Akibatnya terjadi penurunan glucocorticoid receptor (GR) secara drastis. Hubungan antara peningkatan drastis cortisol hormone dan penurunan GR yang memengaruhi tingkat stres.
Riset Temukan GR Total yang Lebih Sedikit pada Orang yang Alami Kekerasan di Masa Kecil
Pada penelitian yang dilakukan oleh McGill University di Kanada, para ilmuwan mengumpulkan 36 hippocampus dari orang yang meninggal akibat bunuh diri (bundir). Jumlah tersebut dikelompokkan menjadi tiga, yaitu:
- Kategori 1: Dua belas orang bunuh diri karena sejarah kekerasan di saat anak-anak,
- Kategori 2: Dua belas orang bunuh diri tidak mengalami kekerasan di masa kecil,
- Kategori 3: Dua belas orang lainnya tidak meninggal karena bunuh diri (control).
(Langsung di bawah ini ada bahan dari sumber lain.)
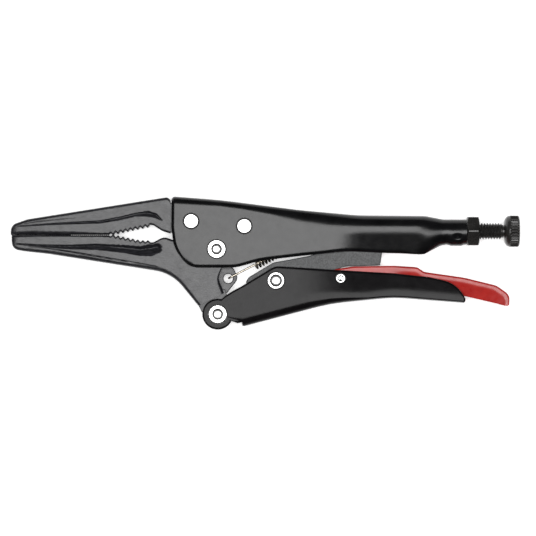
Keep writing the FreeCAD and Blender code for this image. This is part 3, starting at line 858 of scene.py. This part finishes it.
def make_lower_handle():
    """A channel, open above, with a round lobe at each side of the handle pivot."""
    start, end, sheet = -10.2, 90.3, 1.85
    lobe_z, hole = float(lower_half(start)), 3.3

    def section(x):
        high, low, bend = LOWER_TOP(x), LOWER_BOTTOM(x), lower_bend(x)
        half = lower_half(x)
        steps = RIM_STEPS * min(1.0, (high - low - bend) / 3.0)
        y = np.concatenate([high - steps, np.linspace(high - steps[-1], low + bend, 13)[1:]])
        z = lower_wall(x, y, low, bend)
        across, up = quarter_bend(10, 2.15)
        return np.concatenate([np.stack([y, z], 1),
                               np.stack([low + bend - bend * up[1:], half - 3.6 + 3.6 * across[1:]], 1),
                               [[low, 0.0]]])

    stations = np.concatenate([start + RIM_STEPS, np.arange(-7.6, 88.2, 1.3), end - RIM_STEPS[::-1]])
    channel = sweep(section, stations)
    first = section(start)
    # the lobe joins the wall's rows above the notch
    seam_rows = int(np.sum(first[:, 0] > -27.1))
    seam = np.column_stack([np.full(seam_rows, start), first[:seam_rows]])
    top_edge = [(x, LOWER_TOP(x), lobe_z + (first[0, 1] - lobe_z) * float(smooth(x, -18.4, start)))
                for x in np.linspace(-18.4, -11.2, 8)]
    lobe = arc(HANDLE_PIVOT, 7.0, 76, 333, 60)
    notch = [(-14.4, -26.5), (-12.4, -26.9)]
    boundary = np.vstack([[(x, y, lobe_z) for x, y in [*lobe, *notch]], seam[::-1], top_edge[::-1]])
    boundary = np.vstack([boundary, boundary[:1]])
    run = boundary[:, :2] - HANDLE_PIVOT
    reach = np.linalg.norm(run, axis=1)[:, None]
    inner = np.column_stack([HANDLE_PIVOT + run / reach * hole, np.full(len(boundary), lobe_z)])
    rows = []
    for step in np.concatenate([RIM_STEPS, [2.6]]):
        share = np.clip(step / (reach - hole), 0, 0.9)
        rows.append(boundary * (1 - share) + inner * share)
    disc = np.stack([*rows, inner])
    piece = skin("lower_handle", [channel, disc, disc * [1, 1, -1]])
    outer, normals = fold(piece, sheet)
    top_line = [(x, LOWER_TOP(x)) for x in [*np.arange(-18.4, end, 0.8), end]]
    rim = np.vstack([[(start, LOWER_BOTTOM(start))], notch[::-1], lobe[::-1], top_line,
                     [(end, LOWER_BOTTOM(end))]])
    round_rims(piece, outer, normals, rim, lambda x: 0.85 - 0.15 * smooth(x, 80, 90))
    shade(piece, 42)
    place(piece, "lower_handle", "lower_handle", GRIP_STEEL)


def make_release_lever():
    """A folded sheet lever: its web is the upper side of the tail, its walls hold the pivot."""
    upper = rounded([(29.4, -7.5), (29.9, -3.0, 2.5), (40.0, -1.5, 8), (58.0, -1.2, 40), (68.8, -1.9, 2),
                     (71.8, -4.0, 2), (90.0, -6.6, 30), (104.6, -10.2, 6), (110.6, -14.4, 4),
                     (110.3, -18.9)], 4.0)
    lower = rounded([(30.6, -8.6), (33.5, -11.8, 4), (45.0, -9.6, 10), (62.0, -10.4, 20), (80.0, -12.8, 30),
                     (92.0, -15.5, 20), (109.4, -19.5)], 4.0)
    count = 90
    upper = resample(upper, count)
    lower = resample(lower, count)
    half, bend = 3.9, 0.9
    grid = []
    for high, low in zip(upper, lower):
        length = np.linalg.norm(low - high)
        run = (low - high) / length
        reach = min(bend, length * 0.35)
        turn = np.linspace(0, math.pi / 2, 6)
        away = np.concatenate([reach * (1 - np.cos(turn)), np.linspace(reach, length, 12)[1:]])
        z = np.concatenate([half - reach * (1 - np.sin(turn)), np.full(11, half)])
        tail = float(smooth(high[0], 56, 66))
        lean = 0.30 * tail * np.clip(away - reach - 1.3, 0, None)
        z = z - lean - 0.06 * (1 - tail) * away
        row = np.column_stack([high[0] + run[0] * away, high[1] + run[1] * away, z])
        web = np.column_stack([np.full(3, high[0]), np.full(3, high[1]), [0.0, 1.2, 2.2]])
        if high[0] < 57.5:
            web[:] = np.nan
        side = np.vstack([web, row])
        other = side[::-1] * [1, 1, -1]
        grid.append(np.vstack([other[:-1], side]))
    piece = skin("release_lever", [np.stack(grid)])
    outer, _ = fold(piece, 0.95)
    bevel_rims(piece, outer, 0.4, 106)
    bar = rounded([(47.2, -6.4, 0.3), (50.2, -6.4, 0.3), (50.2, -4.6, 0.3), (47.2, -4.6, 0.3)])
    piece = join("release_lever", [piece, plate("pusher_bar", [bar], 3.2, 0.2)])
    shade(piece, 40)
    place(piece, "release_lever", "release_lever", LEVER_RED)


make_upper_handle()
make_lower_handle()
make_release_lever()


# ------------------------------------------------------------------ link, spring and bracket
SPRING_ANCHOR = np.array([22.6, 12.7])


def make_toggle_link():
    """The flat strut from the toggle rivet up to the nose that the adjusting screw bears on."""
    outline = rounded([(-9.2, -9.2, 1.5), (-7.4, -6.4, 2), (3.6, 0.2, 6), (20.0, 3.2, 20), (36.0, 8.6, 30),
                       (44.0, 17.8, 6), (56.8, 17.8, 3.4), (56.8, 11.0, 3.4), (53.4, 8.0, 1),
                       (52.6, 2.6, 1.2), (52.0, -1.1, 0.5), (36.0, -1.6, 10), (22.0, -6.6, 20),
                       (12.0, -13.4, 6), (4.0, -14.6, 6), (-3.0, -13.0, 3)])
    piece = plate("toggle_link", [outline, arc(TOGGLE, 2.95, 0, 350, 36)], 2.8, 0.45, 4)
    shade(piece, 35)
    place(piece, "toggle_link", "toggle_link", LINK_STEEL)


def make_bracket():
    """A small lug inside the upper handle that holds the spring's rear hook."""
    outline = rounded([(18.6, 22.3), (19.6, 10.5, 1), (25.6, 10.5, 1), (25.6, 21.6)])
    piece = plate("spring_bracket", [outline, arc(SPRING_ANCHOR, 0.8, 0, 340, 18)], 1.2, 0.25)
    shade(piece, 35)
    place(piece, "upper_handle", "spring_bracket", LINK_STEEL)


def make_spring():
    """A close-wound tension spring: a hook through the jaw's tab, the coil, a hook in the bracket."""
    start, end = np.array([-4.6, -0.7, 0.0]), np.array([17.6, 10.9, 0.0])
    axis = (end - start) / np.linalg.norm(end - start)
    side = np.array([-axis[1], axis[0], 0.0])
    up = np.array([0.0, 0.0, 1.0])
    turns, radius = 16, 2.05
    steps = np.linspace(0, 1, turns * 20 + 1)
    angle = math.pi / 2 + 2 * math.pi * turns * steps
    coil = (start + np.outer(steps * np.linalg.norm(end - start), axis)
            + radius * (np.outer(np.cos(angle), side) + np.outer(np.sin(angle), up)))
    hook_high = np.array([*SPRING_HOLE, 0.0]) + [1.0, 0.5, 2.1]
    leg = [hook_high + [-0.5, -0.25, -3.2], hook_high + [-0.75, -0.4, -1.8], hook_high + [-0.7, -0.35, -0.7],
           hook_high, hook_high * 0.5 + coil[0] * 0.5]
    eye = np.array([*SPRING_ANCHOR, 0.0])
    rear = [coil[-1] * 0.4 + (eye + [-1.6, 0.0, 1.9]) * 0.6, eye + [-0.7, 0.1, 1.9],
            eye + [0.0, 0.0, 1.2], eye + [0.0, 0.0, -1.6]]
    dense = resample(np.vstack([leg, coil, rear]), 1500)
    kernel = np.ones(5) / 5
    padded = np.vstack([dense[:1]] * 2 + [dense] + [dense[-1:]] * 2)
    dense = np.stack([np.convolve(padded[:, k], kernel, "valid") for k in range(3)], axis=1)
    piece = tube("tension_spring", dense, 0.45, 12)
    shade(piece, 60, weighted=False)
    place(piece, "upper_handle", "tension_spring", SPRING_STEEL)
    stretch_with_jaw(piece)


def stretch_with_jaw(piece):
    """Give the spring its own copy of its mesh."""
    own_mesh(piece)


make_toggle_link()
make_bracket()
make_spring()


# ------------------------------------------------------------------ rivets
def make_rivet(node, body, centre, seat, shank, head, height, dimple, depth):
    """A peened rivet: heads of radius head on walls at height seat, each with a round dimple."""
    top = seat + height
    side = [(0.0, shank), (seat - 0.05, shank), (seat - 0.05, head)]
    edge = [(top - down, head - along) for down, along in
            ((0.40, 0.0), (0.33, 0.05), (0.05, 0.55), (0.01, 0.66), (0.0, 0.8))]
    well = [(top - depth * down, dimple * share) for down, share in
            ((0.0, 1.1), (0.08, 1.03), (0.5, 0.88), (0.65, 0.82), (0.85, 0.55), (1.0, 0.3))]
    well.append((top - depth, 0.02))
    half = side + edge + well
    profile = [(-z, r) for z, r in half[:0:-1]] + half
    piece = lathe(node, profile, centre, sides=72)
    shade(piece, 50)
    place(piece, body, node, RIVET_STEEL)


def make_flush_rivet(node, centre):
    """A rivet ground flush with the wall, with a small round edge."""
    half = [(0.0, 3.6), (6.3, 3.6), (6.37, 3.56), (6.64, 3.1), (6.69, 2.95), (6.7, 2.7), (6.7, 0.02)]
    piece = lathe(node, [(-z, r) for z, r in half[:0:-1]] + half, centre, sides=72)
    shade(piece, 40)
    place(piece, "upper_handle", node, RIVET_STEEL)


def seat_on_lower_handle(centre):
    """Height of the lower handle's wall at a rivet."""
    x, y = centre
    return float(lower_wall(x, y, LOWER_BOTTOM(x), lower_bend(x)))


make_flush_rivet("front_jaw_rivet", FLUSH_RIVETS[0])
make_flush_rivet("rear_jaw_rivet", FLUSH_RIVETS[1])
make_rivet("jaw_pivot_rivet", "upper_handle", JAW_PIVOT, seat=6.6, shank=3.2, head=4.5,
           height=0.75, dimple=2.3, depth=0.62)
make_rivet("handle_pivot_rivet", "lower_handle", HANDLE_PIVOT, seat=5.1, shank=3.2, head=4.5,
           height=0.75, dimple=2.35, depth=0.62)
make_rivet("toggle_rivet", "lower_handle", TOGGLE, seat=seat_on_lower_handle(TOGGLE), shank=2.9,
           head=4.2, height=0.95, dimple=2.6, depth=0.7)
make_rivet("release_lever_rivet", "lower_handle", LEVER, seat=seat_on_lower_handle(LEVER) - 0.15,
           shank=1.6, head=2.5, height=0.5, dimple=1.35, depth=0.3)


# ------------------------------------------------------------------ screw, nut and knob
def round_about_screw(name, profile, radius_at=None, sides=96):
    """Turned about the screw's line; radius_at(angle, x, radius) shapes the rings further."""
    angles = np.linspace(0, 2 * math.pi, sides, endpoint=False)
    rings = []
    for x, radius in profile:
        shaped = np.full(sides, radius) if radius_at is None else radius_at(angles, x, radius)
        rings.append(np.stack([np.full(sides, x), SCREW_Y + shaped * np.cos(angles),
                               shaped * np.sin(angles)], axis=1))
    return tube_of_rings(name, rings)


def make_screw():
    """A right-hand 60-degree thread over the whole rod, with a spigot behind the knob."""
    pitch, outer, depth = 1.25, 3.78, 0.85
    start, end, sides = 61.3, 107.9, 48
    angles = np.linspace(0, 2 * math.pi, sides, endpoint=False)
    rings = []
    for x in np.arange(start, end, pitch / 10):
        phase = (x / pitch - angles / (2 * math.pi)) % 1.0
        cut = np.clip(1.15 * np.abs(2 * phase - 1) - 0.08, 0, 1)
        full = float(smooth(x, start, start + 1.2)) * (1 - float(smooth(x, end - 1.5, end - 0.5)))
        radius = outer - depth * (1 - (1 - cut) * full)
        rings.append(np.stack([np.full(sides, x), SCREW_Y + radius * np.cos(angles),
                               radius * np.sin(angles)], axis=1))
    thread = tube_of_rings("adjusting_screw", rings)
    spigot = round_about_screw("spigot", [(107.0, 2.5), (112.4, 2.5), (112.7, 2.2)], sides=32)
    piece = join("adjusting_screw", [thread, spigot])
    shade(piece, 40, weighted=False)
    place(piece, "adjusting_screw", "adjusting_screw", SCREW_STEEL)


def make_nut():
    """A hexagon nut with a corner towards the viewer and 30-degree chamfers."""
    front, rear, flat, bore, crest = 91.3, 96.8, 6.4, 4.0, 7.27

    def hexagon(angles, x):
        from_flat = (angles + math.pi / 6) % (math.pi / 3) - math.pi / 6
        chamfer = 6.25 + 1.75 * min(x - front, rear - x)
        return np.minimum(np.minimum(flat / np.cos(from_flat), crest), chamfer)

    levels = np.concatenate([front + np.linspace(0, 0.7, 8), [94.0], rear - np.linspace(0.7, 0, 8)])
    profile = [(front, bore)] + [(x, flat) for x in levels] + [(rear, bore)]

    def shape(angles, x, radius):
        return np.full(len(angles), radius) if radius == bore else hexagon(angles, x)

    piece = round_about_screw("lock_nut", profile, shape, sides=180)
    shade(piece, 24)
    place(piece, "lock_nut", "lock_nut", SCREW_STEEL)


def make_knob():
    """A knurled knob with a domed shoulder towards the handle."""
    ridges = 32

    def knurl(angles, x, radius):
        band = float(smooth(x, 110.6, 111.1)) * (1 - float(smooth(x, 114.2, 114.6)))
        wave = np.abs(np.cos(angles * ridges / 2)) ** 1.5
        return radius - 0.42 * band * wave

    shoulder = [(108.2, 3.4), (108.25, 4.2), (108.4, 5.0), (108.7, 5.7), (109.2, 6.35), (109.8, 6.8),
                (110.4, 7.02), (110.6, 7.05)]
    band = [(x, 7.05) for x in np.linspace(110.7, 114.4, 18)]
    end = [(114.6, 7.0), (114.85, 6.75), (115.0, 6.4), (115.0, 5.2), (114.7, 4.9), (114.7, 0.05)]
    piece = round_about_screw("adjusting_knob", shoulder + band + end, knurl, sides=ridges * 10)
    shade(piece, 50)
    place(piece, "adjusting_knob", "adjusting_knob", SCREW_STEEL)


make_screw()
make_nut()
make_knob()
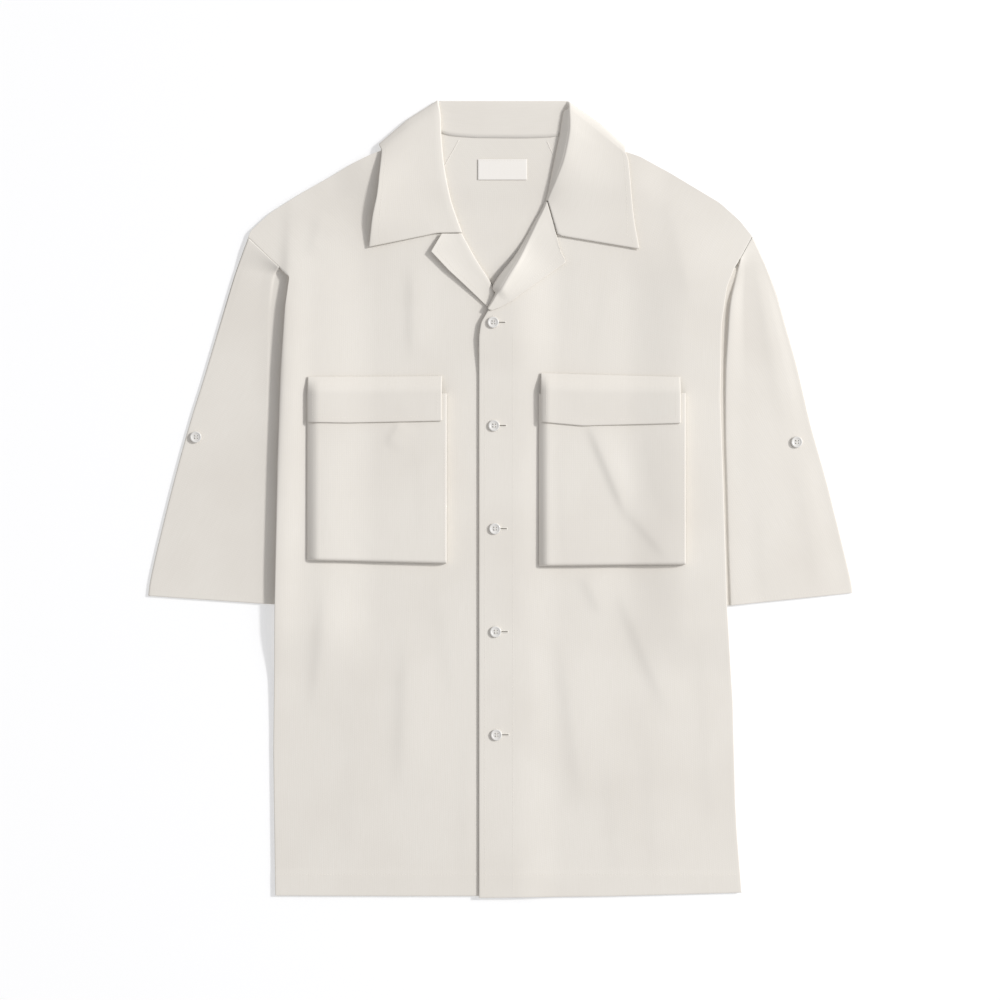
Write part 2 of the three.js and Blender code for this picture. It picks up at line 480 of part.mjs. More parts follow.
// A ring round the sleeve, from the tucked fold out along the under layer and back over the upper one.
function sleeveRing(row) {
  const [outer, crest, inner] = [row.outer, row.crest, row.inner].map(([x, y]) => new THREE.Vector3(x, y, 0));
  const inwards = inner.clone().sub(outer).normalize();
  const low = (p) => p.setZ(BACK_Z);
  const start = inner.clone().addScaledVector(inwards, -SLEEVE_TURN - CLOTH / 2);
  const end = outer.clone().addScaledVector(inwards, SLEEVE_TURN + CLOTH / 2);
  const points = spread(9).map((t) => low(start.clone().lerp(end, t)));
  const bend = (centre, way, from, to) => {
    for (const t of [0.25, 0.5, 0.75]) {
      const angle = mix(from, to, t) * Math.PI;
      const p = centre.clone().addScaledVector(way, SLEEVE_TURN * Math.cos(angle));
      points.push(p.setZ(BACK_Z + SLEEVE_TURN + SLEEVE_TURN * Math.sin(angle)));
    }
  };
  bend(end, inwards.clone().negate(), -0.5, 0.5);
  const reach = crest.distanceTo(outer);
  const first = (SLEEVE_TURN + CLOTH / 2) / reach;
  for (const t of spread(9)) points.push(sleeveFront(row, mix(first, 1, t)));
  for (const [t, rise] of [[0.5, 0.5], [1, 0]]) {
    const p = crest.clone().addScaledVector(inwards, SLEEVE_DROP * t);
    points.push(p.setZ(BACK_Z + FOLD_PLY + row.rise * rise));
  }
  const valley = crest.clone().addScaledVector(inwards, SLEEVE_DROP);
  for (const t of [0.33, 0.66, 1]) points.push(valley.clone().lerp(start, t).setZ(BACK_Z + FOLD_PLY));
  bend(start, inwards, 0.5, -0.5);
  return points;
}

function sleeveRowsFiner(side) {
  const rows = SLEEVE_ROWS[side];
  const out = [];
  for (let k = 0; k + 1 < rows.length; k++)
    for (const t of k === 0 ? [0, 0.5] : [0]) {
      const row = { rise: mix(rows[k].rise, rows[k + 1].rise, t), joined: k === 0 ? 1 - t : 0 };
      for (const key of ["outer", "crest", "inner"])
        row[key] = [0, 1].map((n) => mix(rows[k][key][n], rows[k + 1][key][n], t));
      out.push(row);
    }
  return [...out, rows.at(-1)];
}

const sleeve = (side) => wall(sleeveRowsFiner(side).map(sleeveRing), CLOTH, { ring: true });

// The face of a pocket's bag above the front, with a slope at each side and at the foot.
function pocketHeight(pocket, u, v) {
  const across = u * (pocket.x[1] - pocket.x[0]);
  const fromRight = (1 - u) * (pocket.x[1] - pocket.x[0]);
  const depth = pocket.mouth - pocket.bottom[0];
  const sides = Math.min(1, across / pocket.slope[0], fromRight / pocket.slope[1], ((1 - v) * depth) / pocket.foot);
  return mix(pocket.high[0], pocket.high[1], v) * sides;
}

function pocketPoint(side, u, v) {
  const pocket = POCKETS[side];
  const x = mix(pocket.x[0], pocket.x[1], u);
  const y = mix(pocket.mouth, mix(pocket.bottom[0], pocket.bottom[1], u), v);
  const face = pocketHeight(pocket, u, v);
  const full = face / mix(pocket.high[0], pocket.high[1], v);
  return new THREE.Vector3(x, y, frontZ[side](x, y) + FOLD_PLY + face + full * ridgesAt(pocket.creases, x, y));
}

function pocketBag(side) {
  const pocket = POCKETS[side];
  const width = pocket.x[1] - pocket.x[0];
  const depth = pocket.mouth - pocket.bottom[0];
  const [first, last] = [pocket.slope[0] / width, 1 - pocket.slope[1] / width];
  const columns = [0, first / 2, ...spread(12).map((t) => mix(first, last, t)), 1];
  const foot = 1 - pocket.foot / depth;
  const downs = [...spread(12).map((t) => foot * t), 1];
  const grid = downs.map((v) => columns.map((u) => pocketPoint(side, u, v)));
  return wall(grid, CLOTH);
}

// The flap is sewn along its top edge, climbs over the mouth of the bag and lies on its face and its wide slope.
function flapPoint(side, u, v) {
  const { x: xs, top, hem } = POCKETS[side].flap;
  const x = mix(xs[0], xs[1], u);
  const past = (u - FLAP_POINT) / (1 - FLAP_POINT);
  const foot = past < 0 ? mix(hem[0], hem[1], u / FLAP_POINT) : mix(hem[1], hem[2], past);
  const y = mix(mix(top[0], top[1], u), foot, v);
  const pocket = POCKETS[side];
  const onFace = Math.min(1, Math.max(0, x - pocket.x[0]) / pocket.slope[0]);
  const rise = mix(FOLD_PLY, pocket.high[0] + OVER_BAG + CLOTH, onFace) * smooth(...FLAP_CLIMB, v);
  return new THREE.Vector3(x, y, frontZ[side](x, y) + CLOTH / 2 + SEAM + FLAP_THICK / 2 + rise);
}

function pocketFlap(side) {
  const { x, slope, flap } = POCKETS[side];
  const first = (x[0] + slope[0] - flap.x[0]) / (flap.x[1] - flap.x[0]);
  const columns = [0, first / 2, ...spread(FLAP_COLUMNS).map((t) => mix(first, 1, t))];
  const grid = spread(7).map((v) => columns.map((u) => flapPoint(side, u, v)));
  return wall(grid, FLAP_THICK);
}

const wasm = await Module();
wasm.setup();

function solidOf(geometry) {
  geometry.deleteAttribute("normal");
  geometry.deleteAttribute("uv");
  const merged = mergeVertices(geometry, 1e-4);
  const vertProperties = merged.attributes.position.array;
  const triVerts = new Uint32Array(merged.index.array);
  return new wasm.Manifold(new wasm.Mesh({ numProp: 3, vertProperties, triVerts }));
}

// A sewn-on button with a raised rim and four thread holes, lying flat at the origin.
function buttonBody() {
  const { radius, thick, rim, hole, spread: apart } = BUTTON;
  const profile = [
    [0, 0], [radius * 0.8, 0], [radius, thick * 0.4], [radius, thick * 0.75], [radius * 0.9, thick],
    [radius * 0.68, thick], [radius * 0.58, thick - rim], [0, thick - rim],
  ].map(([r, z]) => new THREE.Vector2(r, z));
  let disc = solidOf(new THREE.LatheGeometry(profile, 14).rotateX(Math.PI / 2));
  for (const [sx, sy] of [[1, 1], [1, -1], [-1, 1], [-1, -1]]) {
    const bore = new THREE.CylinderGeometry(hole, hole, thick * 3, 4).rotateX(Math.PI / 2);
    disc = disc.subtract(solidOf(bore.translate(sx * apart, sy * apart, thick / 2)));
  }
  const mesh = disc.getMesh();
  return closedBody(Array.from(mesh.vertProperties), Array.from(mesh.triVerts));
}

function label() {
  const grid = spread(LABEL.cells[1] + 1).map((v) =>
    spread(LABEL.cells[0] + 1).map((u) => {
      const [x, y] = [mix(...LABEL.x, u), mix(...LABEL.y, v)];
      return new THREE.Vector3(x, y, backZ(x, y) + CLOTH / 2 + SEAM + LABEL.thick / 2);
    }),
  );
  return wall(grid, LABEL.thick, { upright: true });
}

const material = (color, roughness) => new THREE.MeshStandardMaterial({ color, roughness, metalness: 0 });
const poplin = material(0xe4dfd7, 0.85);
const shell = material(0xb9b7b4, 0.3);
const tape = material(0xf3efe8, 0.7);

const shirt = new THREE.Group();
function add(name, geometry, finish) {
  const mesh = new THREE.Mesh(geometry, finish);
  mesh.name = name;
  shirt.add(mesh);
  return mesh;
}

const UNDER_PLACKET = [[-8, 188], [4, 172], [12, 160], [12, -396.8]];
const OVER_PLACKET = [[-19.5, 177], [-21.5, 163], [-21.5, -398.5]];

add("back", backPanel(), poplin);
add("front_right", frontPanel("right", UNDER_PLACKET, [-105, -397]), poplin);
add("front_left", frontPanel("left", OVER_PLACKET, [105, -397.2]), poplin);
add("collar", collarStrip(), poplin);
for (const side of ["right", "left"]) {
  add(`sleeve_${side}`, sleeve(side), poplin);
  add(`facing_${side}`, lapel(side), poplin);
  add(`pocket_${side}`, pocketBag(side), poplin);
  add(`flap_${side}`, pocketFlap(side), poplin);
}
add("neck_label", label(), tape);

// A button lies on the cloth at a point, on the highest spot that it covers.
function addButton(name, at, top) {
  const button = add(name, buttonBody(), shell);
  button.position.set(at[0], at[1], top + CLOTH / 2 + BUTTON.clear);
}
for (let k = 0; k < 5; k++) {
  const [x, y] = [FIRST_BUTTON.x + k * BUTTON_LEAN, FIRST_BUTTON.y - k * BUTTON_PITCH];
  addButton(`button_front_${k + 1}`, [x, y], frontZ.left(x, y));
}
const BUTTON_ROW = 5; // the sleeve's row above its button
const BUTTON_SHARE = 0.16; // and where the button lies across it
for (const [side, at] of Object.entries(SLEEVE_BUTTONS)) {
  const under = sleeveFront(SLEEVE_ROWS[side][BUTTON_ROW], BUTTON_SHARE);
  addButton(`button_sleeve_${side}`, at, under.z);
}

export default shirt;
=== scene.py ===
# %% [markdown]
# # A camp-collar utility shirt, laid flat
#
# The shirt is off-white cotton poplin. Each cut piece is made here as a thin wall of cloth about a middle
# surface, in the place of its plain solid in the frame, and then the sewing, the buttons and the finish are added.

# %% Load the frame
import bmesh
import bpy
import numpy as np
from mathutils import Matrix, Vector


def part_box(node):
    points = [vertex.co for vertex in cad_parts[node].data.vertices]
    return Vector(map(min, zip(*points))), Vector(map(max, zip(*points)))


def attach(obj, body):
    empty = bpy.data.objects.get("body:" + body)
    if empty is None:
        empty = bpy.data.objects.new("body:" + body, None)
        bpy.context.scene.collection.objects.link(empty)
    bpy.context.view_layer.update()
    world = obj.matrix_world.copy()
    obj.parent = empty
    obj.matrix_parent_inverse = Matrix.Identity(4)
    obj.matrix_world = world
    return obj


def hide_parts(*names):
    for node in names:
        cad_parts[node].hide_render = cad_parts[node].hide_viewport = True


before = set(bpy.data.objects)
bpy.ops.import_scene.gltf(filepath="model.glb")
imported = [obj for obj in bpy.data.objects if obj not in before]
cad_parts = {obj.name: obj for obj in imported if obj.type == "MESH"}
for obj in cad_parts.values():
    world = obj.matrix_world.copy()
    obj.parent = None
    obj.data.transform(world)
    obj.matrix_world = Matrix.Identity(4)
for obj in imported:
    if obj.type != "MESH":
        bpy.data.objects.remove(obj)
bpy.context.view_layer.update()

# %% [markdown]
# The camera looks straight down on a flat lay. A long lens far away keeps the rows of the shirt parallel, as a
# studio does. One pixel of the 1000 x 1000 picture is one millimetre at the cloth.

# %% Camera
MM = 0.001
VIEW_MM = 1000.0
LENS_MM, SENSOR_MM = 90.0, 36.0
VIEW_CENTRE = (-0.5, -0.5)
CLOTH_LEVEL_MM = 6.0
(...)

Hasil riset tersebut menunjukkan tidak ada perbedaan GR total secara signifikan secara statistik di otak mereka antara kategori 1 dan 3.
Sedangkan, para kategori 2 (orang bunuh diri yang mempunyai pengalam kekerasan di masa kecil) justru mempunyai GR total di hippocampus yang jauh lebih sedikit. Hal ini sejalan dengan teori stress physiology.